The Canadian economy entered 2025 on a solid footing, with inflation back around the bank’s 2-per-cent target and economic activity perking up in response to the string of interest-rate cuts.

Recent data, however, suggest things are taking a turn for the worse. Consumer and business surveys show a sharp pullback in spending, hiring and investment intentions. The latest jobs numbers were weak. And the housing market has essentially stalled in major cities such as Toronto and Vancouver.

The number of homes sold in Canada in March was down 4.8 per cent from the previous month, and 9.3 per cent year-over-year – the worst March for home resales since the depths of the 2009 recession.

When asked during the press conference about the housing market, Senior Deputy Governor Carolyn Rogers focused on Toronto. The city is “probably being hit proportionately more than others by the degree of uncertainty around U.S. trade,” she said, as well as by the slowdown in population growth tied to changing immigration policy.

When it comes to inflation, the chief concern for the Bank of Canada, the outlook remains hazy.
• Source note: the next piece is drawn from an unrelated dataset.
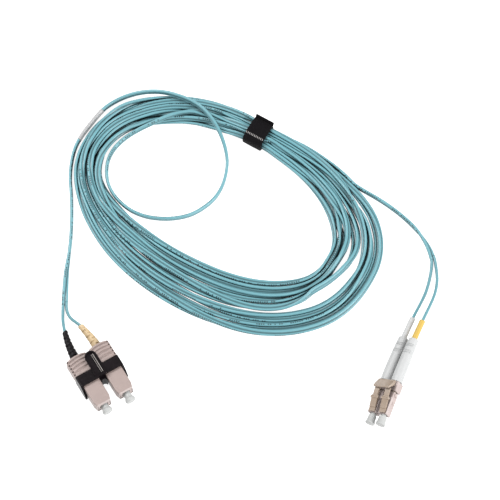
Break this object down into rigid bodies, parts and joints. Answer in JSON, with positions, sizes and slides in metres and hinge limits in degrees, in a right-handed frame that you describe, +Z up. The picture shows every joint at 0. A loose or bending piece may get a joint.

Trade disruptions push up prices, but recessions pump the brakes on inflation. Mr. Macklem said he’d be watching closely to see which one of these dynamics proves dominant in the coming quarters.

Headline Consumer Price Index inflation fell to 2.3 per cent in March from 2.6 per cent in February, although core inflation measures remain closer to 3 per cent. The central bank estimates that the end of the consumer carbon tax, combined with lower gasoline prices, should take headline inflation down to 1.5 per cent in April.

Looking further ahead, economists say, the path for inflation will depend on the evolution of the trade war – how much Ottawa retaliates with its own tariffs, what happens to the Canadian dollar, whether China reroutes goods to avoid U.S. tariffs – and how the Bank of Canada reacts as the data rolls in.